As absorbing as his work is, Joel also reserves time for himself, and has settled into a house in the small community of Ville d’Avray on the outskirts of Paris, made famous by Corot’s paintings. “I read a lot, I listen to jazz on the radio — I love those improvisations, that freedom,” he says. “I love to cook, especially traditional dishes — I’m not opposed to sauces, quite the contrary. I go to the market regularly, at Versailles. And whenever I can, I escape to Toulouse and my favorite countryside there in the Lauragais. The view of the Pyrenees there is sublime. For me, always projecting into the future because of the Opéra, it’s a way to anchor myself in the present.
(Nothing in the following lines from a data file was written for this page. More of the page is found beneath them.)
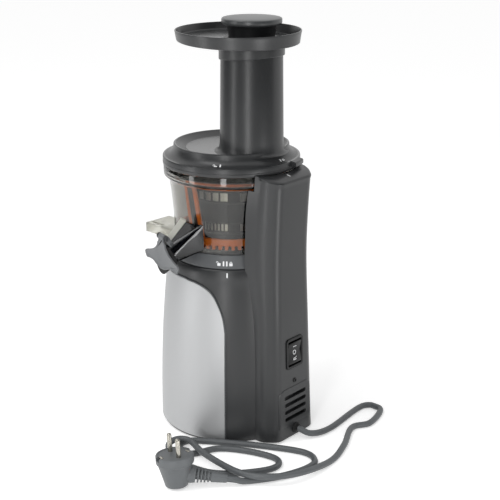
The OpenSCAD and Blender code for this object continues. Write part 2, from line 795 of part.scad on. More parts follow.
module rocker_switch() color("black") on_back(switch_z) translate([0, -pivot_depth, 0]) {
    rotate([90, 0, 90]) translate([0, 0, -rocker_w / 2]) linear_extrude(rocker_w) polygon([
        [pivot_r - rocker_t, 0], [0, -rocker_h * 0.34], [pivot_depth + rocker_dish, -rocker_h * 0.47],
        [pivot_depth + rocker_dish * 0.6, -rocker_h * 0.3], [pivot_depth, 0],
            [pivot_depth + rocker_dish * 0.6, rocker_h * 0.3],
        [pivot_depth + rocker_dish, rocker_h * 0.47], [0, rocker_h * 0.34]]);
    rotate([0, 90, 0]) translate([0, 0, -rocker_w / 2 - pivot_len]) cylinder(r = pivot_r,
        h = rocker_w + 2 * pivot_len);
}

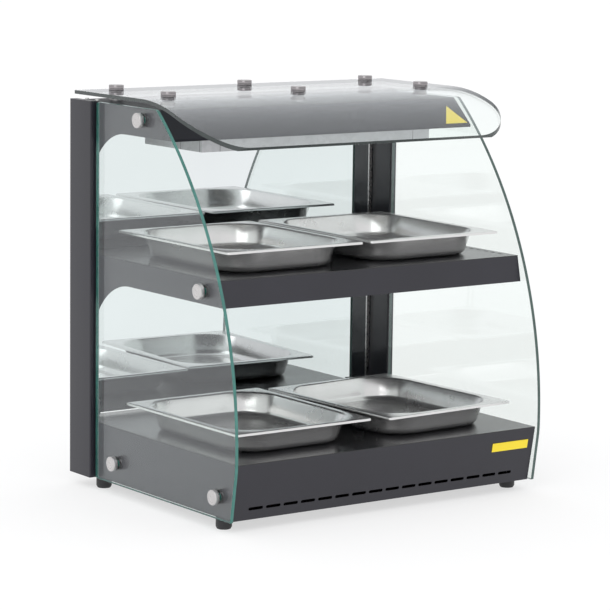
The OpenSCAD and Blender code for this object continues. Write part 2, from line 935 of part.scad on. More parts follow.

Because, with my team, we’re already working on 2013, even 2016.”
The Opera’s New Shop
Specializing in the lyric arts and choreography, the new multimedia boutique in the Palais Garnier is well-stocked not only with books, CDs and DVDs, but also with toys, copies of stage jewelry, Repetto shoes, Petunia Pickle handbags and cashmere sweaters by Eric Bompard. The library-boutique’s sleek look was created by architect and set designer Bruno Moinard, a discreet star whose lanky silhouette can be spotted on many a luxury worksite, including some 200 Cartier boutiques worldwide, the lobby of the Musée des Arts Décoratifs in Paris and the Espace Luxe of Galeries Lafayette, the famed department store that operates the Opera shop. Like the Arts Décoratifs, in a wing of the Louvre, the Palais Garnier is a historic monument, and, says Moinard, “while I was not allowed to touch the original decor, I had to bring out the essential theatricality of the space.” In the shop’s three rooms, the lighting builds to a crescendo and the bookcases and reading tables seem to float, as if supported by shadows. In the grande galerie, near the entrance, an ornate grill glitters with gold — beyond it, a new restaurant is scheduled to open in early 2011.